Amidst different tools and emerging technologies lies an uphill task of finding the right sources of this piece of news, tracing the fake sources, and debunking them, coupled with having the right skill set to counter such fake news.
Early this month, BBC Africa EYE INVESTIGATED Allegations that pointed to the fact that the late Nigerian Televangelist TB Joshua committed widespread sexual abuses at his Synagogue Church of All Nations.
The media house seemed to have identified the claim, found the necessary data, and even authenticated their information which caught the attention of many followers.
A similar investigation by the same international media house also this month pointed to the fact that they had uncovered a network of fake social media accounts in Uganda, allegedly under false identities, spreading pro-government messaging and targeting critics with threats.
These nearly 200 fake social media accounts operating on X and Facebook are something that was always in the pipeline but never verified.
However, while the BBC might have ticked all the boxes of fact-checking, the reports still posed a lot of questions from the audience as to why for example carry an investigation into the case of TB Joshua who is long dead and can’t have his side of the story, how it could affect the evangelism in Nigeria and across the world or even why not also uncover the opposition fake accounts on the side of Ugandan internet propaganda network.
For fact-checkers like Pius Enywaru, however, would argue that “fact checks don’t strive for balance. They strive for truths and facts.

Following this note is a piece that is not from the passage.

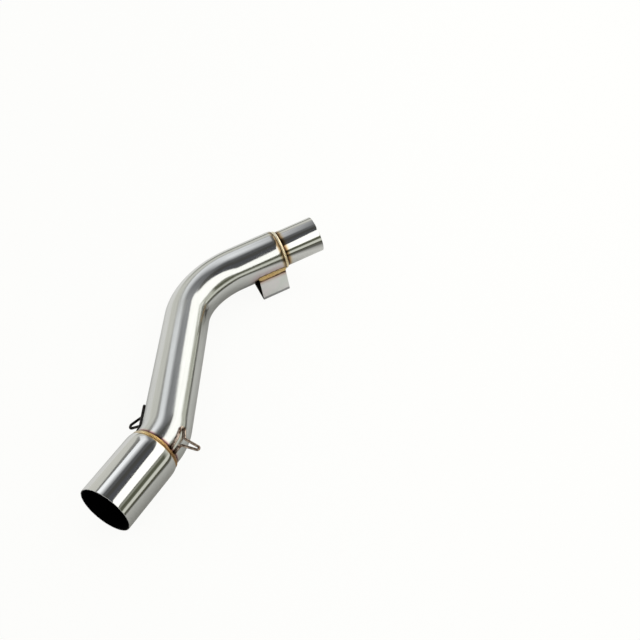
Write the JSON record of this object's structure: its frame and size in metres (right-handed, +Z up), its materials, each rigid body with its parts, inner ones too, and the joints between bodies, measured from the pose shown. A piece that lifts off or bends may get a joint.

If something is false, it’s false.”
He thus adds that probably before fact-checking it’s better to always know journalism
From facing numerous lawsuits to loss of credibility of the media houses the dilemma lies in how you state the facts but also remain true to the journalism call of balancing the story in any case.
Dorah Atwongyeire, a multimedia journalist emphasizes that depending on the story one is doing, allegations or not, the journalist is not to pass judgment.